Written task:
Include in the output exactly the lines from the opening of the data through the line containing "return cover.cut(cuts)", and nothing more.

★ ★ ★

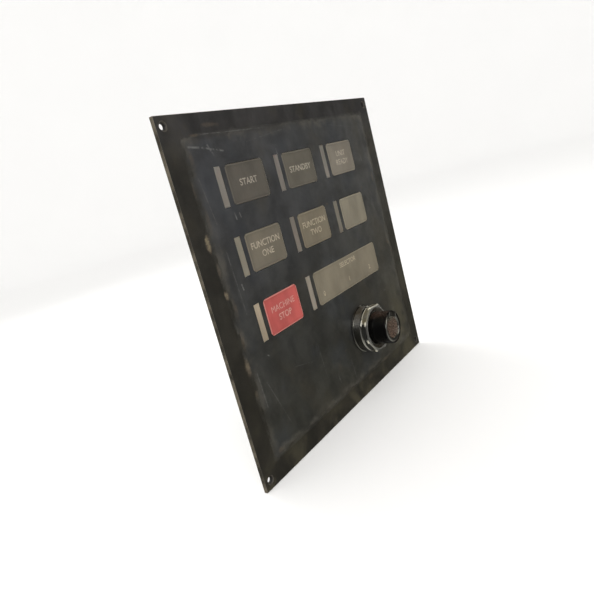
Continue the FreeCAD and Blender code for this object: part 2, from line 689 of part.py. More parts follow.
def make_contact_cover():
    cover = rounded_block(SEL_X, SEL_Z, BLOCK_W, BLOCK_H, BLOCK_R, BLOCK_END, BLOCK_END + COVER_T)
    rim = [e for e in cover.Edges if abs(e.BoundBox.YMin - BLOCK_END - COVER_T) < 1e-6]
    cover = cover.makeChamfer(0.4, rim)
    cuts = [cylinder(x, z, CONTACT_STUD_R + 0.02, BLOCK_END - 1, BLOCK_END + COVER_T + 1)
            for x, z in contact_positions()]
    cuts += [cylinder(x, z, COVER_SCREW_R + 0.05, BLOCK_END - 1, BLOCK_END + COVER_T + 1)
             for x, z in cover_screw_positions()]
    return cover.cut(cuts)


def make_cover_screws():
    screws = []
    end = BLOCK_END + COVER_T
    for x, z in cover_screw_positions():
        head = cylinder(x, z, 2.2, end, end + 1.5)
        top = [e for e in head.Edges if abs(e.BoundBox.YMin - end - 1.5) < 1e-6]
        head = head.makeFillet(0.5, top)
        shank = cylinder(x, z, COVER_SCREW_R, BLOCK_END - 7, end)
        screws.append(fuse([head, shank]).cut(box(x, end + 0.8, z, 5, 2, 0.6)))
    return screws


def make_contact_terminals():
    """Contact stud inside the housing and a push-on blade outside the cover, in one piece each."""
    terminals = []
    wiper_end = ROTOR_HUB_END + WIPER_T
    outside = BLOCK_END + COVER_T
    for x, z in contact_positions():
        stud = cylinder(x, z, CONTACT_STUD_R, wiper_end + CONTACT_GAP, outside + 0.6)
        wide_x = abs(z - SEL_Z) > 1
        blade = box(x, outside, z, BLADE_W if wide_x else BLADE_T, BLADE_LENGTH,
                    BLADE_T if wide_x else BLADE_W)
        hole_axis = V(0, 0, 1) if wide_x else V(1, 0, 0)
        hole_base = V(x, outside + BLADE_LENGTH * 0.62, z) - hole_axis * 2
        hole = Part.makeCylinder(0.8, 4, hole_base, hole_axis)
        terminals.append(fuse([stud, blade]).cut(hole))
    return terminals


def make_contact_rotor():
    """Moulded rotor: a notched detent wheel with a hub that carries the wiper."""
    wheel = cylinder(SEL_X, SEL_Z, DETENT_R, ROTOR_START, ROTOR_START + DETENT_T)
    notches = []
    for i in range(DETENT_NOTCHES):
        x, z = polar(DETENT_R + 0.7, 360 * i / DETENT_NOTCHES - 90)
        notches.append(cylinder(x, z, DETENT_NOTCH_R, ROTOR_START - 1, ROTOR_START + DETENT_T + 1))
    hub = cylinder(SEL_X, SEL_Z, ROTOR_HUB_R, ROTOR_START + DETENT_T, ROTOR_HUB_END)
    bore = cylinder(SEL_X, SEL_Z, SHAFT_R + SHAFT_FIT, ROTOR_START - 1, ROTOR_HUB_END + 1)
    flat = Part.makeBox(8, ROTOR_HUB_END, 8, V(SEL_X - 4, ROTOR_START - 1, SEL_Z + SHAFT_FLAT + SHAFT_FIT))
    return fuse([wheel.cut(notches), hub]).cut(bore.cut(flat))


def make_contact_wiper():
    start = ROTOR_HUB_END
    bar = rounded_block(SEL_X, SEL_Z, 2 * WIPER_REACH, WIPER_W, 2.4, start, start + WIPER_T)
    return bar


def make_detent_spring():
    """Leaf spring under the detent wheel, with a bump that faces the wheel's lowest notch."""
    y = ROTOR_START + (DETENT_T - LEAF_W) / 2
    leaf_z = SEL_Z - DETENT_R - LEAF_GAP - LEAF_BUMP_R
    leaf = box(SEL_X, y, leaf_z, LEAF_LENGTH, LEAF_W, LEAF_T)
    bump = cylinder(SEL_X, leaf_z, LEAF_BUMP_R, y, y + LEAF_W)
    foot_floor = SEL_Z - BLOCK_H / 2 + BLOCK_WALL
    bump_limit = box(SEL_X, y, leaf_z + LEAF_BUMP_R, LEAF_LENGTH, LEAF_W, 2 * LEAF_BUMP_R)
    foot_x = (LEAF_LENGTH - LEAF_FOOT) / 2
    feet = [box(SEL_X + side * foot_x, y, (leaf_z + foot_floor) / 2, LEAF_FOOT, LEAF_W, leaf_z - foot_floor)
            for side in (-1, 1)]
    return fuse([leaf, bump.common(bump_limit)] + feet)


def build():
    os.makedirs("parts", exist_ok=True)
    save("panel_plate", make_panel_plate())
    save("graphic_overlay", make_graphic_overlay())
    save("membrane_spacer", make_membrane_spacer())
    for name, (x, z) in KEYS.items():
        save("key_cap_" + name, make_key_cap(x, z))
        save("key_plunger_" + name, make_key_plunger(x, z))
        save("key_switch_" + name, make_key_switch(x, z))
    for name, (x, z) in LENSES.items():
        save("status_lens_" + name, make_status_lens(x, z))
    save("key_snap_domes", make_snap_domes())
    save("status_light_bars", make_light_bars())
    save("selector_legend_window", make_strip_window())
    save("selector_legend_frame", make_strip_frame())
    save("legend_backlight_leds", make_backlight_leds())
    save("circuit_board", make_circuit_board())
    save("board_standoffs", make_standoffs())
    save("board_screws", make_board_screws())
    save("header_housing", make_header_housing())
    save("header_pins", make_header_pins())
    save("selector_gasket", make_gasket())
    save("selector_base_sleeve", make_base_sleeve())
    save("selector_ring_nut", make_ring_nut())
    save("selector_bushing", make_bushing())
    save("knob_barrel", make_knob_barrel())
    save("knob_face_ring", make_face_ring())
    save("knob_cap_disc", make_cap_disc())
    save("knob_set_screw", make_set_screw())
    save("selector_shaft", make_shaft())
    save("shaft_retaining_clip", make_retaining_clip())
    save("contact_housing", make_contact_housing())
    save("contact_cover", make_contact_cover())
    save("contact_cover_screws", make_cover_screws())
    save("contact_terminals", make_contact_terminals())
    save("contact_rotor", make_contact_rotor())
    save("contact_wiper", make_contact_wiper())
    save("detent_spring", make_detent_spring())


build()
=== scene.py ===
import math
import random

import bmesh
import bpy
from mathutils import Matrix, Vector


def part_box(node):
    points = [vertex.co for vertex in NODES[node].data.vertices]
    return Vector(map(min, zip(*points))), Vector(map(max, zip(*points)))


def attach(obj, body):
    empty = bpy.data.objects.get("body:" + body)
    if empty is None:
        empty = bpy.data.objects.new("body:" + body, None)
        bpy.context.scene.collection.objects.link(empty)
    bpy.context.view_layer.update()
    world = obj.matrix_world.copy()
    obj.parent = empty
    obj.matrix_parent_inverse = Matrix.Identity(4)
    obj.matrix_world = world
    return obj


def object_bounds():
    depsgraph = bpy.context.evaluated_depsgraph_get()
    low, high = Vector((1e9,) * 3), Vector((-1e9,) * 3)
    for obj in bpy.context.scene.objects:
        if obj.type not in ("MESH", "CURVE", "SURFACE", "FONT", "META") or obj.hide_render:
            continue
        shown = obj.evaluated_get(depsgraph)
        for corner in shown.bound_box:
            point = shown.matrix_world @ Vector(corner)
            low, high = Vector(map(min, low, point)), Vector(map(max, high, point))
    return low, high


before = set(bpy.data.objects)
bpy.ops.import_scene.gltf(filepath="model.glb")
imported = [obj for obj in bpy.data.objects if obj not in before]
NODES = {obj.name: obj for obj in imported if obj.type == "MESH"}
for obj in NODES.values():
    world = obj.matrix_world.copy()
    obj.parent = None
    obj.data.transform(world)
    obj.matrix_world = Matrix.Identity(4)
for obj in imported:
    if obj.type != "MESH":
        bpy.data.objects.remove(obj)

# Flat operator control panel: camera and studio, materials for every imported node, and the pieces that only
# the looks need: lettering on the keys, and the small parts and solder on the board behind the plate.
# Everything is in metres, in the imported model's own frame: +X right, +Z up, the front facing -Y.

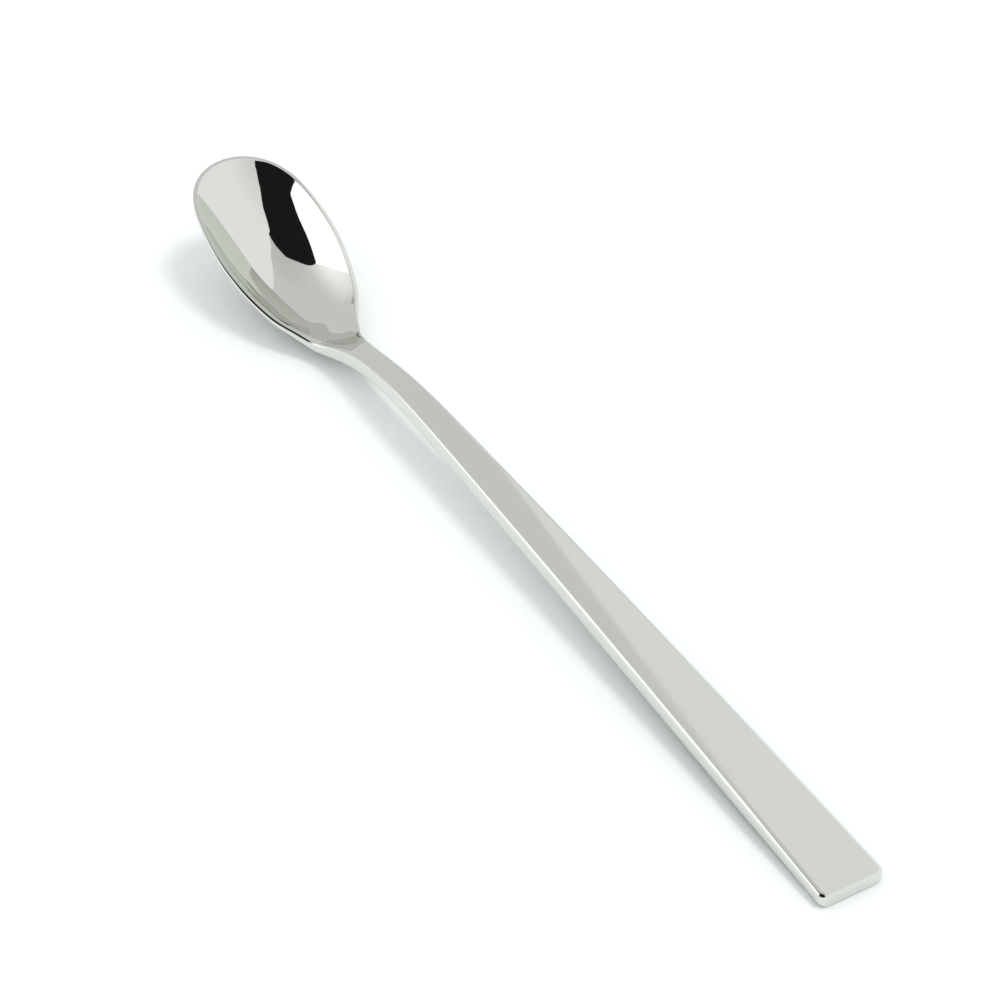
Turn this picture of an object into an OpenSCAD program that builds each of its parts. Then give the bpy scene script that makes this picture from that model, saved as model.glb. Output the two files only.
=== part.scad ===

★ ★ ★

Expected output:
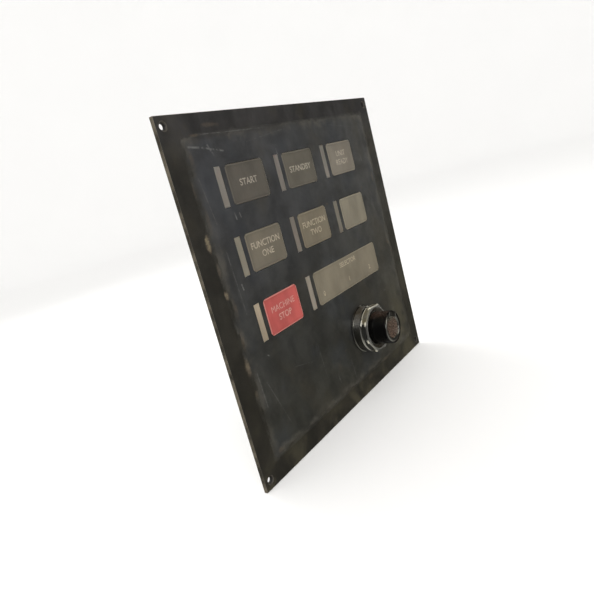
Continue the FreeCAD and Blender code for this object: part 2, from line 689 of part.py. More parts follow.
def make_contact_cover():
    cover = rounded_block(SEL_X, SEL_Z, BLOCK_W, BLOCK_H, BLOCK_R, BLOCK_END, BLOCK_END + COVER_T)
    rim = [e for e in cover.Edges if abs(e.BoundBox.YMin - BLOCK_END - COVER_T) < 1e-6]
    cover = cover.makeChamfer(0.4, rim)
    cuts = [cylinder(x, z, CONTACT_STUD_R + 0.02, BLOCK_END - 1, BLOCK_END + COVER_T + 1)
            for x, z in contact_positions()]
    cuts += [cylinder(x, z, COVER_SCREW_R + 0.05, BLOCK_END - 1, BLOCK_END + COVER_T + 1)
             for x, z in cover_screw_positions()]
    return cover.cut(cuts)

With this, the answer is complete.